» WHAT THE EXERCISE ASKS
Return only the lines running from the line that holds "The OpenSCAD and" to the line that holds "white = (1, 1, 1, 1)", including both.

» SOURCE MATERIAL

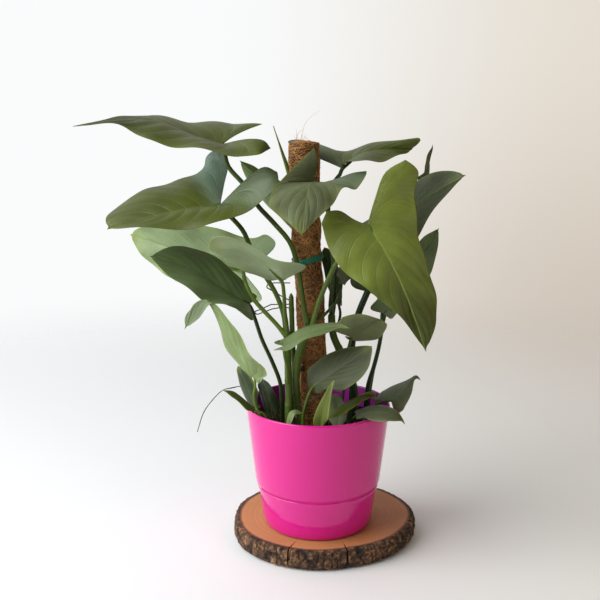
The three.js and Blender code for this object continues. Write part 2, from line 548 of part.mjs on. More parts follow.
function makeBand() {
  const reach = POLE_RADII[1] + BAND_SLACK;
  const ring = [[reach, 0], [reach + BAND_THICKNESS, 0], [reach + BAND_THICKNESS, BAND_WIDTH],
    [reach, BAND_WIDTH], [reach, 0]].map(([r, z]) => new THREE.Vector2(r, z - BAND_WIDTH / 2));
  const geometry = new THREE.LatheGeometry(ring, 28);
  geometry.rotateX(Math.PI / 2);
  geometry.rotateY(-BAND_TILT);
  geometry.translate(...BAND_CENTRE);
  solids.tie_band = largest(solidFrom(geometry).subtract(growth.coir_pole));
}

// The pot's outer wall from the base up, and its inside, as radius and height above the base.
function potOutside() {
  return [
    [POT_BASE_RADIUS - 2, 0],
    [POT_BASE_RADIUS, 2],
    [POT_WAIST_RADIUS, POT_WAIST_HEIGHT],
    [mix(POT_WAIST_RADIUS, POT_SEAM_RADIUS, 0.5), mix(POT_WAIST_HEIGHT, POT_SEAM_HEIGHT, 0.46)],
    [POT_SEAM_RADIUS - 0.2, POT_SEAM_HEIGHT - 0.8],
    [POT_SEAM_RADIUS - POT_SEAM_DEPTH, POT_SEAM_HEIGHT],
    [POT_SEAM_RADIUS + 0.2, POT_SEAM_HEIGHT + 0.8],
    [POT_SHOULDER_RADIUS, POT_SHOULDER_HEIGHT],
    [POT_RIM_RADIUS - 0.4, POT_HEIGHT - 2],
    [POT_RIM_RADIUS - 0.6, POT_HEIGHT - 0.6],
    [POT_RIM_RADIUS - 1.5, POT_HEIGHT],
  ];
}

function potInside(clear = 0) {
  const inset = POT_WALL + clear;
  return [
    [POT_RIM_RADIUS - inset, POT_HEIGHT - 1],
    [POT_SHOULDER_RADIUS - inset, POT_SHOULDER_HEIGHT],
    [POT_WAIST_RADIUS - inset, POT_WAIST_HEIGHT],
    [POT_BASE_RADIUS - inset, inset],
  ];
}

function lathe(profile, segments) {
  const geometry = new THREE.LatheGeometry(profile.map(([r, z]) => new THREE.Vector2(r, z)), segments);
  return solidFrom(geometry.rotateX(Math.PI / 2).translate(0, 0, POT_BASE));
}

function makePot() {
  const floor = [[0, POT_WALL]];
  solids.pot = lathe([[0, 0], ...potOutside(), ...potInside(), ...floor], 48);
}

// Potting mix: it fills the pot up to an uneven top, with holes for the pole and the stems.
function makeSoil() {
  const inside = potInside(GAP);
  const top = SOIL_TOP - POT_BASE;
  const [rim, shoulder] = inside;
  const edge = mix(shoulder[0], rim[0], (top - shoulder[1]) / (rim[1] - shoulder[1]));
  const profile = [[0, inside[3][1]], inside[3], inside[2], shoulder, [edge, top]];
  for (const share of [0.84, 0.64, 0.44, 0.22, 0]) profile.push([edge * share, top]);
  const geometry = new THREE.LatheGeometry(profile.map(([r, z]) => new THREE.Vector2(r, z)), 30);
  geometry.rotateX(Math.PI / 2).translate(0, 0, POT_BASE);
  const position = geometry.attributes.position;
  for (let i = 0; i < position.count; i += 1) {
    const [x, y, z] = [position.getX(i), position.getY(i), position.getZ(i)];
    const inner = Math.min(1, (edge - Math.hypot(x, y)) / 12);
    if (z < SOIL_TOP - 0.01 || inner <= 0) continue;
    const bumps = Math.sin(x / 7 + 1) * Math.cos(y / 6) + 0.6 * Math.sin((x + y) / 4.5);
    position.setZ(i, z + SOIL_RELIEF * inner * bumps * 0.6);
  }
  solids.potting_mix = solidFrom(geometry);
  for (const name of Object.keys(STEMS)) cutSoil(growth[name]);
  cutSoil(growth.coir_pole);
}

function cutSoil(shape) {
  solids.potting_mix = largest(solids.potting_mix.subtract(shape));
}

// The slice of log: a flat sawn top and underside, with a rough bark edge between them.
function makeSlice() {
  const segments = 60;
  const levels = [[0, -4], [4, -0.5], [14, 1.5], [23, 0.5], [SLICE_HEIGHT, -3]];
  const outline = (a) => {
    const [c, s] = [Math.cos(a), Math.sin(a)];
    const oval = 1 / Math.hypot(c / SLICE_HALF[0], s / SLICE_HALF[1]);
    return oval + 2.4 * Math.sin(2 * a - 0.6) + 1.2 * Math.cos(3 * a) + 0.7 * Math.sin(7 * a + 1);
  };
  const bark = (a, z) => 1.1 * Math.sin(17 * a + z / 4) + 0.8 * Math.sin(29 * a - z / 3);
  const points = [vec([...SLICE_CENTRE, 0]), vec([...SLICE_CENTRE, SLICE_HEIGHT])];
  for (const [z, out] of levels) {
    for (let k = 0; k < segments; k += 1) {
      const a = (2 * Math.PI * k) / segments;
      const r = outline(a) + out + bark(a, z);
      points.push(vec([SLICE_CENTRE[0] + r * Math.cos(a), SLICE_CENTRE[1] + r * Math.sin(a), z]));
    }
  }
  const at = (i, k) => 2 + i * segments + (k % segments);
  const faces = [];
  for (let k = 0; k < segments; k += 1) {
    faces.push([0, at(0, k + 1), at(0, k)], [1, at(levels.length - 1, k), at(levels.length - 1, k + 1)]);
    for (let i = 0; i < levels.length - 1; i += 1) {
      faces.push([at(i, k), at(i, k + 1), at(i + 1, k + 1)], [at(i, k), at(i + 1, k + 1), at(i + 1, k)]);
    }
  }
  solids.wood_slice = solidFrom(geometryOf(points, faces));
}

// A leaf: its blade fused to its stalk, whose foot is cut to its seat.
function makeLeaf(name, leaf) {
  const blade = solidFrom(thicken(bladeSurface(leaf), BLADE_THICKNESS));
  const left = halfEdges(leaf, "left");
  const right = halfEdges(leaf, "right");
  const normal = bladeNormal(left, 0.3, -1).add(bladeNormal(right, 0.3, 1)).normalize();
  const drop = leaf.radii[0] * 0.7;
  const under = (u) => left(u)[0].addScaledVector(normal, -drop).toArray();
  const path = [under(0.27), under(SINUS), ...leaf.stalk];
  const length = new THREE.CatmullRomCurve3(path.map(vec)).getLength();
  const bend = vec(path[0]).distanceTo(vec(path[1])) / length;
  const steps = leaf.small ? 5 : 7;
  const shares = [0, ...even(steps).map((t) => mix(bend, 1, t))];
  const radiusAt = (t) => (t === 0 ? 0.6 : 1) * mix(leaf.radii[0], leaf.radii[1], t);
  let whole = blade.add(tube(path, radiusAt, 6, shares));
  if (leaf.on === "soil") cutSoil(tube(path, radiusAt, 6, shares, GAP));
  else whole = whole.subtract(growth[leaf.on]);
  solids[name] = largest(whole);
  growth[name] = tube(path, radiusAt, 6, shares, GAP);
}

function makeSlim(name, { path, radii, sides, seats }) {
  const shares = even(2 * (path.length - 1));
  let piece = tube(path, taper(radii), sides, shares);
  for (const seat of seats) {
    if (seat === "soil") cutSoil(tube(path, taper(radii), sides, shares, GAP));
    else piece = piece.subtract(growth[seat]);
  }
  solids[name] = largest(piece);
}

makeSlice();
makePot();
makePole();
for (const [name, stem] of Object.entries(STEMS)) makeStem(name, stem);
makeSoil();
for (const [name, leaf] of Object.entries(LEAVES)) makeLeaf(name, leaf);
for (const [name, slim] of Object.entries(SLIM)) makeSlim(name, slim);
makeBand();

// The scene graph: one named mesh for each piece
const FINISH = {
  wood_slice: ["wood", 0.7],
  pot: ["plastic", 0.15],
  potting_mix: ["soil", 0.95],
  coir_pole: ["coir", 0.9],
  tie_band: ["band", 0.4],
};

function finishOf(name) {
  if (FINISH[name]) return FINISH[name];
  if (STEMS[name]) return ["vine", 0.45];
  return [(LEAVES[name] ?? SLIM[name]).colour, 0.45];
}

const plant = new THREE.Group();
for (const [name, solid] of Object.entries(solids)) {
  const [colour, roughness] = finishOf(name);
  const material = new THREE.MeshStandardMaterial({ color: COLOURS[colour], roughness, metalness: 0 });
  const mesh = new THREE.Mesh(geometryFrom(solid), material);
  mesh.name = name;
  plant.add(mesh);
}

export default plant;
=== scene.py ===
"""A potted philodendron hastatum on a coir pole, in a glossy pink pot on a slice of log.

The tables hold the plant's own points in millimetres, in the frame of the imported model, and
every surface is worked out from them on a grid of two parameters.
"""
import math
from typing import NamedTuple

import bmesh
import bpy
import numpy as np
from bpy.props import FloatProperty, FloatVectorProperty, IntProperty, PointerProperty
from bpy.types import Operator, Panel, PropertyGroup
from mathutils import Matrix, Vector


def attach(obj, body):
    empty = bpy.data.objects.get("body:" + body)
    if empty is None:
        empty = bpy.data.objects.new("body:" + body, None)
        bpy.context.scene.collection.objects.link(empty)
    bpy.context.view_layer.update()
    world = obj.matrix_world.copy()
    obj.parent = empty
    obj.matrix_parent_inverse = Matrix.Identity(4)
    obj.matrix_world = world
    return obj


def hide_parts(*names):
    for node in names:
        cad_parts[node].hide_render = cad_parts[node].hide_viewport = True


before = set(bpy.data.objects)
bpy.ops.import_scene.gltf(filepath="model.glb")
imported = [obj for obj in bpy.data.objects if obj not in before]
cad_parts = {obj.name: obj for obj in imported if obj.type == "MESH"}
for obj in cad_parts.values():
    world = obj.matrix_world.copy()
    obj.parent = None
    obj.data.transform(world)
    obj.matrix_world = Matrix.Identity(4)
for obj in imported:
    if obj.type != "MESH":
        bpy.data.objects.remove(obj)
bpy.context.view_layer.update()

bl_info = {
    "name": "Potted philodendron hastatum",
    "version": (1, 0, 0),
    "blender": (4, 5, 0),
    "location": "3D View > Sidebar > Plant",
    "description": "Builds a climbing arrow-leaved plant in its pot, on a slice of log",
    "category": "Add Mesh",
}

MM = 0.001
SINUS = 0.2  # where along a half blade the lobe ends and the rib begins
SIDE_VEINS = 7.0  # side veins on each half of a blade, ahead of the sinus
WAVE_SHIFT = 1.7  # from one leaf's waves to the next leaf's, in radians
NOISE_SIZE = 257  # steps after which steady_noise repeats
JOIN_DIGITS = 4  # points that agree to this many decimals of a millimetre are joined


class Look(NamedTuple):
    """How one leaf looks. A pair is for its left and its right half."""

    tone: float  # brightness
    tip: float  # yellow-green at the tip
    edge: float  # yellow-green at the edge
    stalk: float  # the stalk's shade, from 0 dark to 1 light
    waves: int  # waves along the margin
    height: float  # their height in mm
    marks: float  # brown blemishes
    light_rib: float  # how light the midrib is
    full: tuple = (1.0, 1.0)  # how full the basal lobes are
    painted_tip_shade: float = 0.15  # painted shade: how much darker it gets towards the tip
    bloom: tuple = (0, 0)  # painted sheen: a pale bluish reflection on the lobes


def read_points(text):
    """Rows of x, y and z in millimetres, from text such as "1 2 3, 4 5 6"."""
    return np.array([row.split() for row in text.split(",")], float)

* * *

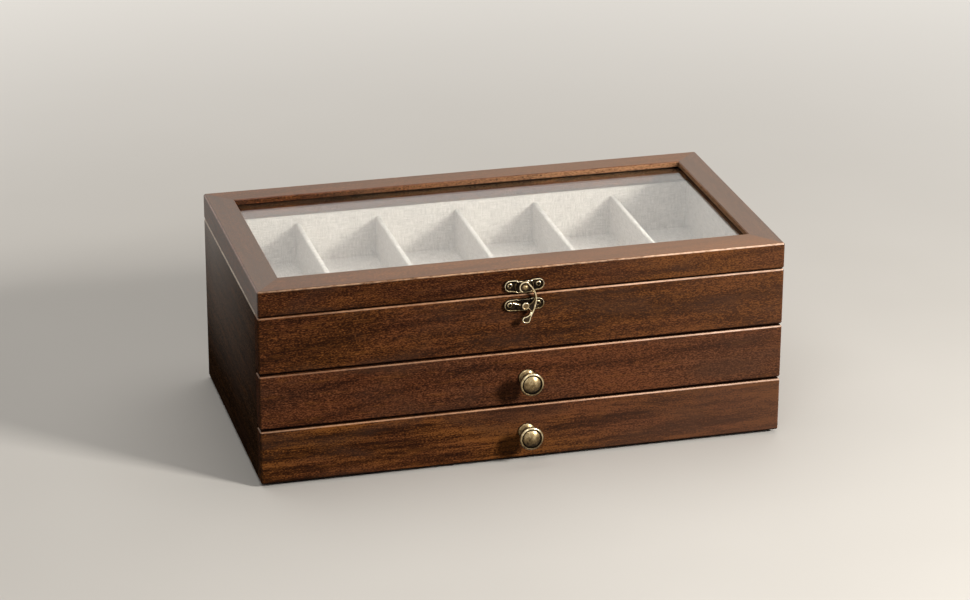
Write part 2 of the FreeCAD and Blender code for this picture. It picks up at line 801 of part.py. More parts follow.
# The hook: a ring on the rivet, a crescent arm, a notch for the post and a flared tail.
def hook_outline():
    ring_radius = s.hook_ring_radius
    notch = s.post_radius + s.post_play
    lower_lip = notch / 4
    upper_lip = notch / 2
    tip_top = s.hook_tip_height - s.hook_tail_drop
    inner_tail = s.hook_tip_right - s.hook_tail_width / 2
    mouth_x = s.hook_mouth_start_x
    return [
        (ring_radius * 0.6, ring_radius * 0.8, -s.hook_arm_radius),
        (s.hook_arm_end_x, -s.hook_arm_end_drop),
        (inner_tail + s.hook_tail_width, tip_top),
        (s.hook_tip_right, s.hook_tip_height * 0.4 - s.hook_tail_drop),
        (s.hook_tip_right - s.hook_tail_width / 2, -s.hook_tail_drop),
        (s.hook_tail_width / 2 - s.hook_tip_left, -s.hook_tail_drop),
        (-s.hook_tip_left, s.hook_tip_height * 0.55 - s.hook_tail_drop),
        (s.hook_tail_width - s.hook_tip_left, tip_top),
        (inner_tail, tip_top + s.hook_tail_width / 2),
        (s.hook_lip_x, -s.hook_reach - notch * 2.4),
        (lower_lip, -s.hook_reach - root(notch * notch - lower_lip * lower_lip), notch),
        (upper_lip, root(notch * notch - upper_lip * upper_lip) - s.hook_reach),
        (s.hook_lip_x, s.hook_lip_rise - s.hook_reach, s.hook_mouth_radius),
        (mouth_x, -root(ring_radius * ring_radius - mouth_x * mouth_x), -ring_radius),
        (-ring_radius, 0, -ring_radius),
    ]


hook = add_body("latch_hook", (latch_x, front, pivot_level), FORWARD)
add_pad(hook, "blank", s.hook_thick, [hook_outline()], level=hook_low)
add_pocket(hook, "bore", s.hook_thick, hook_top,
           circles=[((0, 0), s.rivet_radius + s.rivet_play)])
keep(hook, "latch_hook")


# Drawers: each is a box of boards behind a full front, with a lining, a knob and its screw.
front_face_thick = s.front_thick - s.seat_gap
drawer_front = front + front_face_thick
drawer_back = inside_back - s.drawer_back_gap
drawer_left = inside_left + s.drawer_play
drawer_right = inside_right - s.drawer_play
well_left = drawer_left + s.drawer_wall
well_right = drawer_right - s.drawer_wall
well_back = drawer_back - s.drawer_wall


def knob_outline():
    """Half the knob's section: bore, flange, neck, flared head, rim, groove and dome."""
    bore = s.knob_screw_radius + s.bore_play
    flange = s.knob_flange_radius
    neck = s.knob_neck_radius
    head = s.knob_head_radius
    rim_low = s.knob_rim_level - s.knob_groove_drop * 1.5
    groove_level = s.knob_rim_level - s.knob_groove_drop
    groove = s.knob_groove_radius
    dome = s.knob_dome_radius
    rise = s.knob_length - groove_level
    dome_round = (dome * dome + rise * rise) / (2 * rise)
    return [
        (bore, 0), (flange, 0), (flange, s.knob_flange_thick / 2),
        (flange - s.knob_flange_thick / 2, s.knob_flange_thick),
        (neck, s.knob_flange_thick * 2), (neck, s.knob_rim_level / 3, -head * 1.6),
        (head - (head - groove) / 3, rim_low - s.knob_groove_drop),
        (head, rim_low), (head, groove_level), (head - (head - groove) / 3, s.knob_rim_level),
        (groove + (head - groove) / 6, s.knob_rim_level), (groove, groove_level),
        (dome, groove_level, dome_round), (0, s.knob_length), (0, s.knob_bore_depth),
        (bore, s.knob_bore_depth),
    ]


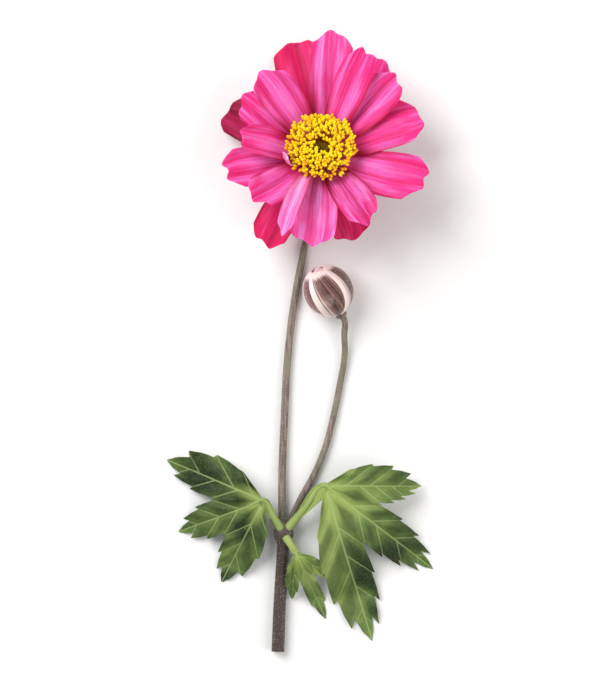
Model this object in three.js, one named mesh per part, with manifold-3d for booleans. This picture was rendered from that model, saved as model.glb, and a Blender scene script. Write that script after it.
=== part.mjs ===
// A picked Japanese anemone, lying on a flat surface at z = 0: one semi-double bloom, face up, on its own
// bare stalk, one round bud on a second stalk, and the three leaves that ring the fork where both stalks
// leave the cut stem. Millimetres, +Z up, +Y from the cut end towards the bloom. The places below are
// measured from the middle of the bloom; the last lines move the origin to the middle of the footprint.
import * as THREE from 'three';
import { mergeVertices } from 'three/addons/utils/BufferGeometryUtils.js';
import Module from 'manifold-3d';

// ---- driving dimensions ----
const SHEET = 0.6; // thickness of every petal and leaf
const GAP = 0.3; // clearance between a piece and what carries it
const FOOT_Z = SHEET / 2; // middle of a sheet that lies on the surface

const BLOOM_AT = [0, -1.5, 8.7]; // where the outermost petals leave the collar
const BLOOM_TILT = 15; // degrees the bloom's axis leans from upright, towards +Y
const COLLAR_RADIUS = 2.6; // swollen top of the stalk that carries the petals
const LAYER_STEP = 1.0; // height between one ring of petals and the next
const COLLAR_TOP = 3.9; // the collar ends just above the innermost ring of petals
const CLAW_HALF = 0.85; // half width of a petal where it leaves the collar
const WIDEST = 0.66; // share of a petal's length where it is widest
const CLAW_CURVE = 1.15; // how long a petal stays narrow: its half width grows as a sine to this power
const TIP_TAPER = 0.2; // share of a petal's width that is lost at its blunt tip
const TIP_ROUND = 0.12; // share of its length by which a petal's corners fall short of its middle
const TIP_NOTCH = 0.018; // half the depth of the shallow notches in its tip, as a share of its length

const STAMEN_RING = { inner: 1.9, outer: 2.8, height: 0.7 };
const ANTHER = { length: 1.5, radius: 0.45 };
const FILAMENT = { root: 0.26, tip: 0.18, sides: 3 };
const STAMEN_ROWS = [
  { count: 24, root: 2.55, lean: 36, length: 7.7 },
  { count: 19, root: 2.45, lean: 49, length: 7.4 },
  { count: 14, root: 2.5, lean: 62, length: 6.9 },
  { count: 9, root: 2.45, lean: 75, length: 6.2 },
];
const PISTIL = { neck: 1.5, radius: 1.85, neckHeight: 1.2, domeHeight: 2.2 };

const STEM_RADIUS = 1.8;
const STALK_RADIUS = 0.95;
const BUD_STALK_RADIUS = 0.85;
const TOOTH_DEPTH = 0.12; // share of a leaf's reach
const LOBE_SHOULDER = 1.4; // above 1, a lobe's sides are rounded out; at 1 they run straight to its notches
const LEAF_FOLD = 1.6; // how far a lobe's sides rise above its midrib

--

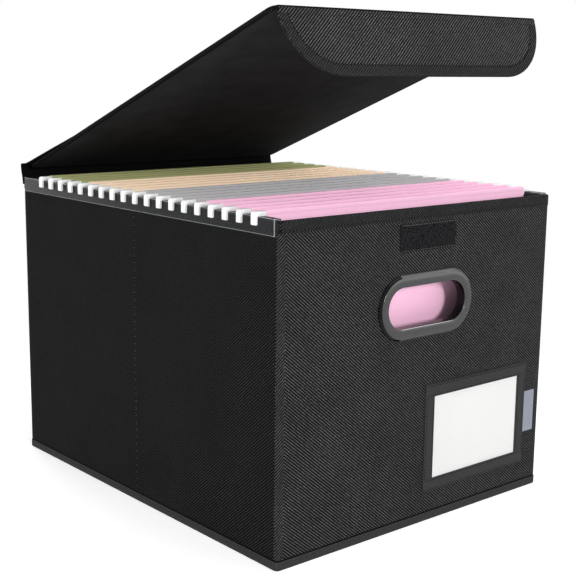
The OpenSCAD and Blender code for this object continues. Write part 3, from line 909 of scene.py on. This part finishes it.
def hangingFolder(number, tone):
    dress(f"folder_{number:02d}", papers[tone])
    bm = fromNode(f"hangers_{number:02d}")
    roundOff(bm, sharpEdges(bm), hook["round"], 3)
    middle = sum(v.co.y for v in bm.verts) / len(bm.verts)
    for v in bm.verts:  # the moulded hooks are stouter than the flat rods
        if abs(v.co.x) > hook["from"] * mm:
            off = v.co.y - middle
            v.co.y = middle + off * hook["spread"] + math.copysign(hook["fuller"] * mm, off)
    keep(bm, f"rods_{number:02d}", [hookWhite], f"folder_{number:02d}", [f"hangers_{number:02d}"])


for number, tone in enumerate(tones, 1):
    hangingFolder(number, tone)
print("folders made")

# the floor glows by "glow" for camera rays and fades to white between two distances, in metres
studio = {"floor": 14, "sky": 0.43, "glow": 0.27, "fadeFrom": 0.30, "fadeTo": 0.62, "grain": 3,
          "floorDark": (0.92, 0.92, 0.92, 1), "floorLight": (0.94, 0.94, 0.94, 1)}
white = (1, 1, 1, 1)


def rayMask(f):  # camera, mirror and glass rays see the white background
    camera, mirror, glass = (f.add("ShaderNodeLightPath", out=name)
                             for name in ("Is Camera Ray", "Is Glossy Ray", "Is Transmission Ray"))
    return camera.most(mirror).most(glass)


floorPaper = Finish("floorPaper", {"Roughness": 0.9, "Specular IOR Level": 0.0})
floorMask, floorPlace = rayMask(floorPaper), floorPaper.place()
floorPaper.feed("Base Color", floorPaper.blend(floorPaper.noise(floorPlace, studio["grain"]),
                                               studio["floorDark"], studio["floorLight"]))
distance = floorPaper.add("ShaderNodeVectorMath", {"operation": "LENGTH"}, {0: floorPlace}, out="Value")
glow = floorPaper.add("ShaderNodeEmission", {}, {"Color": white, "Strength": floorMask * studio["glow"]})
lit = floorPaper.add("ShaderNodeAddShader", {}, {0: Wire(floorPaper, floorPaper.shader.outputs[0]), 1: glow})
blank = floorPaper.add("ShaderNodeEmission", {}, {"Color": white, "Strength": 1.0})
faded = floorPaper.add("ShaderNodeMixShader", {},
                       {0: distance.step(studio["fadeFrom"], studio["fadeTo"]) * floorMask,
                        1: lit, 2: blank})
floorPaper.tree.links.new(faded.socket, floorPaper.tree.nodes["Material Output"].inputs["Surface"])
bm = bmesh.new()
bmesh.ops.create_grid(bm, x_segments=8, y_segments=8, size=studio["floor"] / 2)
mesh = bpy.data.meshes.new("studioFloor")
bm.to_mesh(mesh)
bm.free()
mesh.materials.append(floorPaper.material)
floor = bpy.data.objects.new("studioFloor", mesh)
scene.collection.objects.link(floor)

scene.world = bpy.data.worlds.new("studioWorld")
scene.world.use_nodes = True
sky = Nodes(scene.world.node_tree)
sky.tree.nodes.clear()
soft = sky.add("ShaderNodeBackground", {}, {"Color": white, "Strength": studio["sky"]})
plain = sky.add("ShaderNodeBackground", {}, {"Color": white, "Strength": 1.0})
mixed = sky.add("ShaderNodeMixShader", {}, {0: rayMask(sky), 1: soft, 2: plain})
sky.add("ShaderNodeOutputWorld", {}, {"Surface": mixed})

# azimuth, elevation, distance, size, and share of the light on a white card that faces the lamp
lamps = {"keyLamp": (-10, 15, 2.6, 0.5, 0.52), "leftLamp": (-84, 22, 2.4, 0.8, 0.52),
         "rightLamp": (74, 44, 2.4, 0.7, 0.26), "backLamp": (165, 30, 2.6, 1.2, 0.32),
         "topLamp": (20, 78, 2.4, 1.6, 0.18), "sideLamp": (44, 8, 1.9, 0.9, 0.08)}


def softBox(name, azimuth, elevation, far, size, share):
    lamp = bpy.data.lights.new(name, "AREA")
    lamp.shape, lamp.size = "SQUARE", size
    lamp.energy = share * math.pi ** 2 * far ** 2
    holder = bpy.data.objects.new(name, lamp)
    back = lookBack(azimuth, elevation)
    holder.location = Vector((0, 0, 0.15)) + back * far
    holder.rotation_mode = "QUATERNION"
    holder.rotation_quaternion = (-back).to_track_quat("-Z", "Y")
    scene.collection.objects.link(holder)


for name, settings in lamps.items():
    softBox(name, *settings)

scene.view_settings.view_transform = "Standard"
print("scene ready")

» ANSWER TO THIS PROBLEM
The OpenSCAD and Blender code for this object continues. Write part 3, from line 909 of scene.py on. This part finishes it.
def hangingFolder(number, tone):
    dress(f"folder_{number:02d}", papers[tone])
    bm = fromNode(f"hangers_{number:02d}")
    roundOff(bm, sharpEdges(bm), hook["round"], 3)
    middle = sum(v.co.y for v in bm.verts) / len(bm.verts)
    for v in bm.verts:  # the moulded hooks are stouter than the flat rods
        if abs(v.co.x) > hook["from"] * mm:
            off = v.co.y - middle
            v.co.y = middle + off * hook["spread"] + math.copysign(hook["fuller"] * mm, off)
    keep(bm, f"rods_{number:02d}", [hookWhite], f"folder_{number:02d}", [f"hangers_{number:02d}"])


for number, tone in enumerate(tones, 1):
    hangingFolder(number, tone)
print("folders made")

# the floor glows by "glow" for camera rays and fades to white between two distances, in metres
studio = {"floor": 14, "sky": 0.43, "glow": 0.27, "fadeFrom": 0.30, "fadeTo": 0.62, "grain": 3,
          "floorDark": (0.92, 0.92, 0.92, 1), "floorLight": (0.94, 0.94, 0.94, 1)}
white = (1, 1, 1, 1)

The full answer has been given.